_TASK DIRECTIONS_.
Identify all lines in the listing that include the word "shown", and copy them out.

(Dataset rows)
###
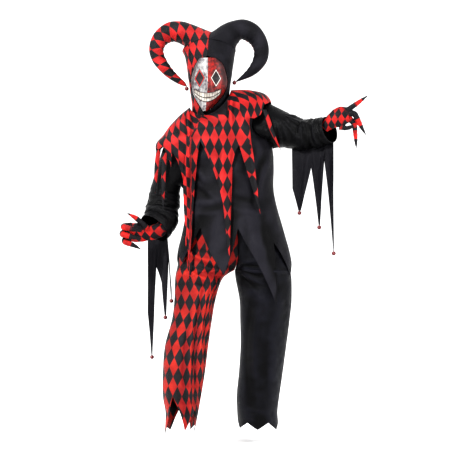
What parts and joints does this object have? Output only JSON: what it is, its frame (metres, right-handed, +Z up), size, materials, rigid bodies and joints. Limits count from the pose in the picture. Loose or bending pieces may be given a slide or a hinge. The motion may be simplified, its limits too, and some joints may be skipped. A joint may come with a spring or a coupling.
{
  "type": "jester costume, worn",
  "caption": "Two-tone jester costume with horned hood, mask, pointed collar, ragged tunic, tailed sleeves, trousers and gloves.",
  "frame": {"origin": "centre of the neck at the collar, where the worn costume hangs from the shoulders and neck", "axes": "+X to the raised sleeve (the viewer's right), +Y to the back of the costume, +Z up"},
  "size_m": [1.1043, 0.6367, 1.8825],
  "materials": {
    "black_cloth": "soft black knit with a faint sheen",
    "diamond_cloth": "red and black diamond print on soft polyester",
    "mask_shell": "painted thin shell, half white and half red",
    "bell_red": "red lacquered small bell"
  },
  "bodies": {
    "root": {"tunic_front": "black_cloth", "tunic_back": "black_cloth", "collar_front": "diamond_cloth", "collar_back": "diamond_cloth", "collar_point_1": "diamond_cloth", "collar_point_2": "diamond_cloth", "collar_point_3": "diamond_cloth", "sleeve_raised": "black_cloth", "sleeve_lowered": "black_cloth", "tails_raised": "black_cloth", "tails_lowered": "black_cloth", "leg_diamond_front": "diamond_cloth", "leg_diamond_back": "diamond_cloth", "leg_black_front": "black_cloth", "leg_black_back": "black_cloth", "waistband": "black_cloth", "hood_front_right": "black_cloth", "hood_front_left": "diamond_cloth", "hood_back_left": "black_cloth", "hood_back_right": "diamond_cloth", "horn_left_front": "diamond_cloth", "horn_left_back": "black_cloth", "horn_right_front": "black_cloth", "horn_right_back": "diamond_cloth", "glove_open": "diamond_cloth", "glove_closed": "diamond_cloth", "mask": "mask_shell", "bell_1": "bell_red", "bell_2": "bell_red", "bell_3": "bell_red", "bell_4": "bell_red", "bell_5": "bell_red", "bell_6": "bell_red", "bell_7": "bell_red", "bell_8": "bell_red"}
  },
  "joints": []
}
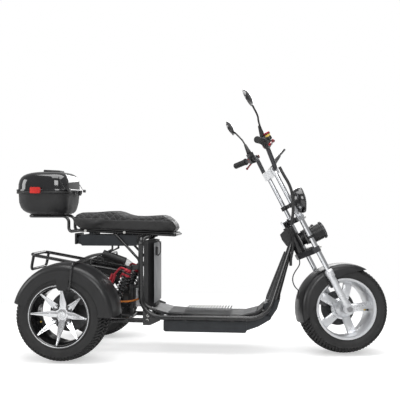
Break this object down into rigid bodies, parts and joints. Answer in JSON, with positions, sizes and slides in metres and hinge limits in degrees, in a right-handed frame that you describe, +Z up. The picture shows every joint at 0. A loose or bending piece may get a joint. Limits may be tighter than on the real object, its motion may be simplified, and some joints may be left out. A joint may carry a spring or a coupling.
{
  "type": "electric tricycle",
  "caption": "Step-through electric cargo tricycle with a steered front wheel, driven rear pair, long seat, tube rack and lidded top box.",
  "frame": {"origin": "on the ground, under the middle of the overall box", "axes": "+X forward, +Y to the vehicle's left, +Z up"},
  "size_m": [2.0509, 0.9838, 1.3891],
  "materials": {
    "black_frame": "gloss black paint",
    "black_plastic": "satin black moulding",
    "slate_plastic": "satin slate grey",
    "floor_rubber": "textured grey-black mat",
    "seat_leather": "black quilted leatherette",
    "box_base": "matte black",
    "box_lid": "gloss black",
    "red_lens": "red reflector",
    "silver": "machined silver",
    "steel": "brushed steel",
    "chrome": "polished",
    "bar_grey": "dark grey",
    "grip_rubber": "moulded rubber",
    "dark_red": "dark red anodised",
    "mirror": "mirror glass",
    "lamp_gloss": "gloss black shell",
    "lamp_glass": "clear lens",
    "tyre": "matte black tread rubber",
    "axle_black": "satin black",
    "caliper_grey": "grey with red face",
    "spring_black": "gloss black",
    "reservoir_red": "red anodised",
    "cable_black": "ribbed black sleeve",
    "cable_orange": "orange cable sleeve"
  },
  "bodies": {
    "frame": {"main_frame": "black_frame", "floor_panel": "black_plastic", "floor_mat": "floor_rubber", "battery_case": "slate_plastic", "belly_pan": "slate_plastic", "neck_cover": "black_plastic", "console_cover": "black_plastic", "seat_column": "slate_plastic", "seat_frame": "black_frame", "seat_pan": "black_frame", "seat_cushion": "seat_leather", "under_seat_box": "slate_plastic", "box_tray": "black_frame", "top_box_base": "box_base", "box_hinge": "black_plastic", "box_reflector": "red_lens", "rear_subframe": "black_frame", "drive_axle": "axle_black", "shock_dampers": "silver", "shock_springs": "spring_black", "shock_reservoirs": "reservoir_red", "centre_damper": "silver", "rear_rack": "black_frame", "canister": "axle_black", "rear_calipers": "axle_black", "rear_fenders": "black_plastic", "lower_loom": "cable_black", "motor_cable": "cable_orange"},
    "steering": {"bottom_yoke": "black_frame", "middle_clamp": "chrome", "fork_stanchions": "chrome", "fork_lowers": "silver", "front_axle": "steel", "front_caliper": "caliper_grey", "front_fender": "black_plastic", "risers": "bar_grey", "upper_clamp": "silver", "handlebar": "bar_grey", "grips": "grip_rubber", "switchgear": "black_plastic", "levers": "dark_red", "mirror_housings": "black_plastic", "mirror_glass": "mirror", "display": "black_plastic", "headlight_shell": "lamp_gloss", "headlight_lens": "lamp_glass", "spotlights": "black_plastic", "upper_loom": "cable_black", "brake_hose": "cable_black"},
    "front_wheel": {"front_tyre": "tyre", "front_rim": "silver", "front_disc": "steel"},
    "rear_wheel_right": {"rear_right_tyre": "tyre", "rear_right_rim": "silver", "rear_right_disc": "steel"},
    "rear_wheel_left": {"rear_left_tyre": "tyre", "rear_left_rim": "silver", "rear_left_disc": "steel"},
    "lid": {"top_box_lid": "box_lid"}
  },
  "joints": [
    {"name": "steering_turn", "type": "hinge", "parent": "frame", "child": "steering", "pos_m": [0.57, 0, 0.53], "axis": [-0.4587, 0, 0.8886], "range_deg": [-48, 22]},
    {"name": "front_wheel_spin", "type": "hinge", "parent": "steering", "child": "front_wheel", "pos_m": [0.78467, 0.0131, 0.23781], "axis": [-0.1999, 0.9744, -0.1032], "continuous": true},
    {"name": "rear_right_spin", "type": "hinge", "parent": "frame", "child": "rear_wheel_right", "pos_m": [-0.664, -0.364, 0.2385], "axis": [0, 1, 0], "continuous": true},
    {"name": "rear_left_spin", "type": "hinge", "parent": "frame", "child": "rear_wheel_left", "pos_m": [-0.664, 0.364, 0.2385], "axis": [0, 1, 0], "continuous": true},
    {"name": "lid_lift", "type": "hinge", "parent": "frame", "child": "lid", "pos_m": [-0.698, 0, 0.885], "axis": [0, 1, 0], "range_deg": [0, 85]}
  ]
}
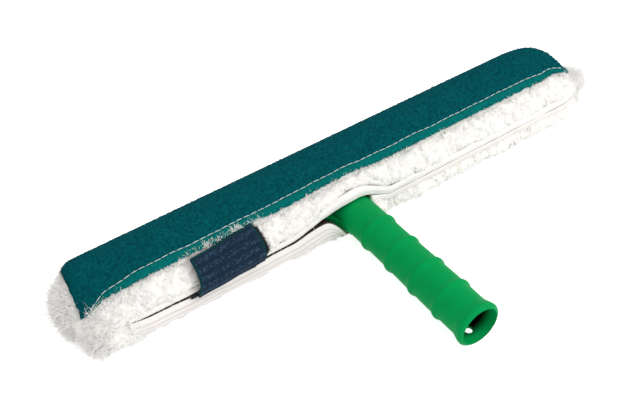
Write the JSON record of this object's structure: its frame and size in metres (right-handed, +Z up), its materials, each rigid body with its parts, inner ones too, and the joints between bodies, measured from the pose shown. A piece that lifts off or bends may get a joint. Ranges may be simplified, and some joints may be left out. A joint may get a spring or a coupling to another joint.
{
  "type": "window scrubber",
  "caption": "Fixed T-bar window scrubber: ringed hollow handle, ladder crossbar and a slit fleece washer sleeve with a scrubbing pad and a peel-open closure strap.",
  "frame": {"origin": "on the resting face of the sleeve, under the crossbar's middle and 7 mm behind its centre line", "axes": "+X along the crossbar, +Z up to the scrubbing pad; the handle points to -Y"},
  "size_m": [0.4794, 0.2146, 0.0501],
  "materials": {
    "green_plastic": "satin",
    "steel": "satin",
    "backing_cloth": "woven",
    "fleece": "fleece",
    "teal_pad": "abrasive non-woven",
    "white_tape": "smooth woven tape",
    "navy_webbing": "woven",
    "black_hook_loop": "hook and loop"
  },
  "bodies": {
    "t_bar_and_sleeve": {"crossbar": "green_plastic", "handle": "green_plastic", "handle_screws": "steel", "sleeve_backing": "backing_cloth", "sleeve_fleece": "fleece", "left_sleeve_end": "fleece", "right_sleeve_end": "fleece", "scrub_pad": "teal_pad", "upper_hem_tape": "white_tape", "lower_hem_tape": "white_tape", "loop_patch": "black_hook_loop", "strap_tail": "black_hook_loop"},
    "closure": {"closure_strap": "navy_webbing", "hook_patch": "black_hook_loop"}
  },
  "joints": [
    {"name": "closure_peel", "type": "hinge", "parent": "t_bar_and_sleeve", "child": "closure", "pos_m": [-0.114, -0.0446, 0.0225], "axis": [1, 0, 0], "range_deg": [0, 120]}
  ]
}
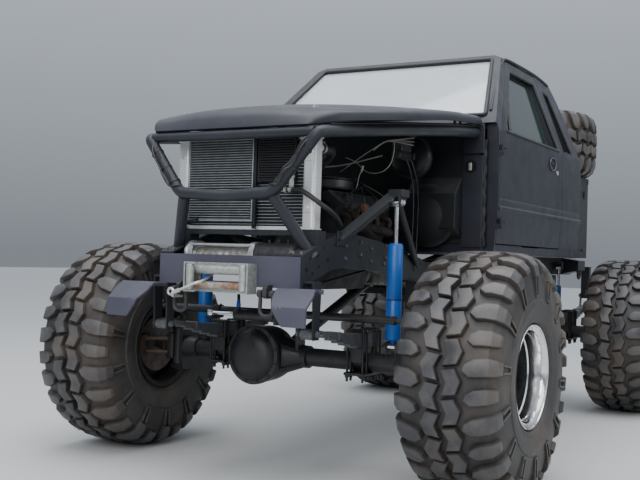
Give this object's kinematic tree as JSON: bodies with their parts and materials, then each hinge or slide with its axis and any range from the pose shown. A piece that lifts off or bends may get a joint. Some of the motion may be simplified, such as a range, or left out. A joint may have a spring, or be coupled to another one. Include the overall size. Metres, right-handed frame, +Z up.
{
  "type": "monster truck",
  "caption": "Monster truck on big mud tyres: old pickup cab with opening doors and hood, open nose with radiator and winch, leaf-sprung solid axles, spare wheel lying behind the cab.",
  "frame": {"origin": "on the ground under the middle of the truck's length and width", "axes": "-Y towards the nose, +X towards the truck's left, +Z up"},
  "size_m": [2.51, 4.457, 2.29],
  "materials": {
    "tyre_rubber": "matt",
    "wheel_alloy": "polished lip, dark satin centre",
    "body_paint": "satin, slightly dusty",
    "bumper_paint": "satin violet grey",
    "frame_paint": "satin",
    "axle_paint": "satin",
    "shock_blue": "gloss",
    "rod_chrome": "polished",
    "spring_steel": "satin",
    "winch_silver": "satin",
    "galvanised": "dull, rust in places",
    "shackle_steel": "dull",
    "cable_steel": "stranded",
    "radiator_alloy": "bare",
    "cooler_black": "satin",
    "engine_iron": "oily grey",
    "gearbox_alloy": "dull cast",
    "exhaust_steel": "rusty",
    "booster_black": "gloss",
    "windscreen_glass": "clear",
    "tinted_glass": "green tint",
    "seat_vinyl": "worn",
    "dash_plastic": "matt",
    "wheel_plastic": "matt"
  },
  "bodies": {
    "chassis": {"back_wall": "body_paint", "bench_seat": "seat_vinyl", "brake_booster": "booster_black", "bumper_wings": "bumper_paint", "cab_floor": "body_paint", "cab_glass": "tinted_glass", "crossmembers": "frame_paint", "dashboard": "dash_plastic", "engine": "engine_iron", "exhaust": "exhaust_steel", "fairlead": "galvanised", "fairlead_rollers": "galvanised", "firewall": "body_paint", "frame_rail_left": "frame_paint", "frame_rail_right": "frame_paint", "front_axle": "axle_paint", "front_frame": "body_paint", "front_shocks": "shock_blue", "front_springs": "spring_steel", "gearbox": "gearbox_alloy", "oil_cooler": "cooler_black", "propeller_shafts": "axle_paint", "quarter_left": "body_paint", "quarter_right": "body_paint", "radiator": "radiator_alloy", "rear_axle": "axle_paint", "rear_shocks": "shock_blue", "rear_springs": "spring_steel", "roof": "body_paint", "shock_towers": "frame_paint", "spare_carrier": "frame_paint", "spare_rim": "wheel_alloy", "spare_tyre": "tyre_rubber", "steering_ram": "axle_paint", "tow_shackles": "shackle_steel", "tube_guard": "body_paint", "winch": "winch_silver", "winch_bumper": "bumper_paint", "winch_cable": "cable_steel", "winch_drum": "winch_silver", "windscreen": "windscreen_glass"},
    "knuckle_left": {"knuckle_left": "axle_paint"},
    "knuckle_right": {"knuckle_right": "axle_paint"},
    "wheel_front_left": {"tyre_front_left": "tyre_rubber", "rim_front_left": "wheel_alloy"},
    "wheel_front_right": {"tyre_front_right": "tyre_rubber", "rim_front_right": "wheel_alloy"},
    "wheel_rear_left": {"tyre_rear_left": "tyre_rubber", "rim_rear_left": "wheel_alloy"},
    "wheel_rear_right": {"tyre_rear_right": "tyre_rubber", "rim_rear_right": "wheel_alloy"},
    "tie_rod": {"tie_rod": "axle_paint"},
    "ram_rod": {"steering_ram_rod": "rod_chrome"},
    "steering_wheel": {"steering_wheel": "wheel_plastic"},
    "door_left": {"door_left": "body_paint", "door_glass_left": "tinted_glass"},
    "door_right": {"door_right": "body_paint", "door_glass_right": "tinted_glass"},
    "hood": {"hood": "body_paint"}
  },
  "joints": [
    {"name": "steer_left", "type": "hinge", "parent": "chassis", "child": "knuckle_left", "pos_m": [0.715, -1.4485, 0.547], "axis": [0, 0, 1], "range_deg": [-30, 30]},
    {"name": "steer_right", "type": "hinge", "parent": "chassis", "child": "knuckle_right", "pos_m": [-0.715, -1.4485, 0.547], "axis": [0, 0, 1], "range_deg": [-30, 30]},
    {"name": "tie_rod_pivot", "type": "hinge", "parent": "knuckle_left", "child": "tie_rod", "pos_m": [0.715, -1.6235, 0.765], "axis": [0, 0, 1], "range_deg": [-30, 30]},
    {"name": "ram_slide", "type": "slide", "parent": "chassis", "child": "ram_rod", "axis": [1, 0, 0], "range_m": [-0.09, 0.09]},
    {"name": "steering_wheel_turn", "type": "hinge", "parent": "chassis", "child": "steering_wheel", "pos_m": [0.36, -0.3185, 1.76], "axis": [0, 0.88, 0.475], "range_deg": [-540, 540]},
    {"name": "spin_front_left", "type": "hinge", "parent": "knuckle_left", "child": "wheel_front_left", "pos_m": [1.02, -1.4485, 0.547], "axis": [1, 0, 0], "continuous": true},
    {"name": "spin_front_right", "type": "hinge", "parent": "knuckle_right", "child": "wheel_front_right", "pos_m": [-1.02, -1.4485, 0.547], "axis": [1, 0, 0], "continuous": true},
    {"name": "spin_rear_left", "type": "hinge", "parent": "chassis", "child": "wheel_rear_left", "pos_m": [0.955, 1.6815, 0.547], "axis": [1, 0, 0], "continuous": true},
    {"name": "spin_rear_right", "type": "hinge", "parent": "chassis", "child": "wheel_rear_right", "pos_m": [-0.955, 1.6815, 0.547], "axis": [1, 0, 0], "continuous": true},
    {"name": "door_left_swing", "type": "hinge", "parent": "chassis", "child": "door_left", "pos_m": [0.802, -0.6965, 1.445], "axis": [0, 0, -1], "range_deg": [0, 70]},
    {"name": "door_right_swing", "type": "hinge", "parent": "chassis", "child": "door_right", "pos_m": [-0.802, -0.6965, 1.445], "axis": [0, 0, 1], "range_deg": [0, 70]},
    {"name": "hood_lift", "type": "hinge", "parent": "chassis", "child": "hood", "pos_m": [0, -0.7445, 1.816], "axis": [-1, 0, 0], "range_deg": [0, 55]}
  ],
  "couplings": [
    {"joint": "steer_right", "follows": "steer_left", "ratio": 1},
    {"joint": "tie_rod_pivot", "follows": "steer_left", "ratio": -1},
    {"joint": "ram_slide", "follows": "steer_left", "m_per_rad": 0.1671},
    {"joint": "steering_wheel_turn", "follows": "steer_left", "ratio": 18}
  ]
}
###
_REPLY_.
Write the JSON record of this object's structure: its frame and size in metres (right-handed, +Z up), its materials, each rigid body with its parts, inner ones too, and the joints between bodies, measured from the pose shown. A piece that lifts off or bends may get a joint. Ranges may be simplified, and some joints may be left out. A joint may get a spring or a coupling to another joint.
Give this object's kinematic tree as JSON: bodies with their parts and materials, then each hinge or slide with its axis and any range from the pose shown. A piece that lifts off or bends may get a joint. Some of the motion may be simplified, such as a range, or left out. A joint may have a spring, or be coupled to another one. Include the overall size. Metres, right-handed frame, +Z up.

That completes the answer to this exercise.